In a nutshell, the lack of growth we experienced in the UK in the first half of this decade don’t look terribly different from the lack of recovery prospects for the second half. 

 

There is a dilemma for the Chancellor: should she try to directly prioritise shoring up UK fiscal policies with more tax rises in the autumn, as she comes under pressure from her own political allies to look at ‘wealth taxes’ and the like? Or should she learn the lessons from the announcement of National Insurance rises on employers that the dampening effect this can have on sentiment and investment more than offset any revenues to be generated? 

 

There are some alternatives to pursue. There is around £50bn of uncollected debts owed to government at the moment, and it was positive to see the Chancellor announce new steps to boost HMRC and other collections actions across departments. 

 

Moreover, the ‘Regulation Action Plan’ published by the Treasury to fulfil the Prime Minister’s promise to cut compliance costs for business by 25% by 2029 does suggest a realisation of some of the obstacles fettering business investment in financial services generally. 

 

In particular, the announcement that the Economic Secretary to the Treasury will be concluding a review of the Financial Ombudsman Service in the summer is a positive sign that Ministers are intending to tackle some of the uncertainties which have caused some to question the ‘investability’ of the sector in recent years. 

 

With the Supreme Court actively looking at motor finance commission redress and other cases looking at definitions of ‘unfair relationships’, there is certainly a fair amount of uncertainty still around – which ministers may have to act upon in the months ahead. 

 

When the wider economic environment is still so challenging, Government should embrace all the help it can get from those industries whose specialist strengths make up key components of our future economic success. 

Creditors and collections agencies ensure that a healthy credit cycle can be maintained.

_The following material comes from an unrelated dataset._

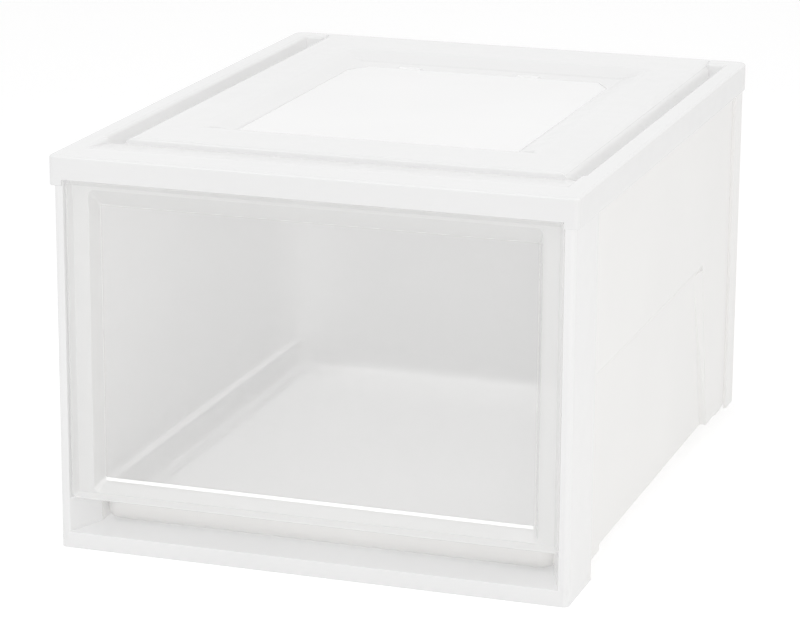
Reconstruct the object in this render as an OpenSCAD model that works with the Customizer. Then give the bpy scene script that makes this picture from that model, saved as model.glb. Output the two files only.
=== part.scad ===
// Stackable drawer box: a white case that snaps together and a translucent drawer.
// Millimetres, +Z up. The origin is the middle of the footprint on the floor.
// The drawer opens towards -Y, and depths are measured back from the cap's front face.

/* [Case] */
// Overall width, over the cap
case_w = 392; // [350:1:460]
// Overall depth, over the cap
case_d = 510; // [460:1:600]
// Overall height
case_h = 295; // [250:1:400]
// Wall thickness of the case panels
wall_t = 2.5; // [2.1:0.1:2.9]
// Step in from the cap to the side walls at the front
side_inset = 2.8; // [2.6:0.1:4]
// Extra step in that the side walls gain towards the rear
side_taper = 1.8; // [0.5:0.1:2.4]
// Step in from the cap to the front frame and to the back panel
end_inset = 2.5; // [2.5:0.1:4]

/* [Cap] */
// Wall thickness of the cap
cap_t = 2.2; // [1.8:0.1:2.2]
// Height of the cap skirt at the sides and the rear
skirt_h = 22; // [19:0.5:40]
// Height of the cap fascia over the drawer opening
fascia_h = 17.5; // [17:0.5:30]
// Plan radius of the cap's front corners
cap_front_r = 4; // [3:0.5:6]
// Plan radius of the cap's rear corners
cap_rear_r = 9; // [5:0.5:12]
// Width of the stacking slots
slot_w = 13; // [8:0.5:15]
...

Credit availability and affordability need to be a higher priority for ministers if they want to boost economic growth. 

 

It is to be hoped that the Chancellor will reflect on the impact of tax announcements and uncertainty, choose to boost the supply side and reduce compliance and regulatory burdens on business, and recognise that supporting the creditor and collection agency community is integral to both consumer spending and business investment for the future.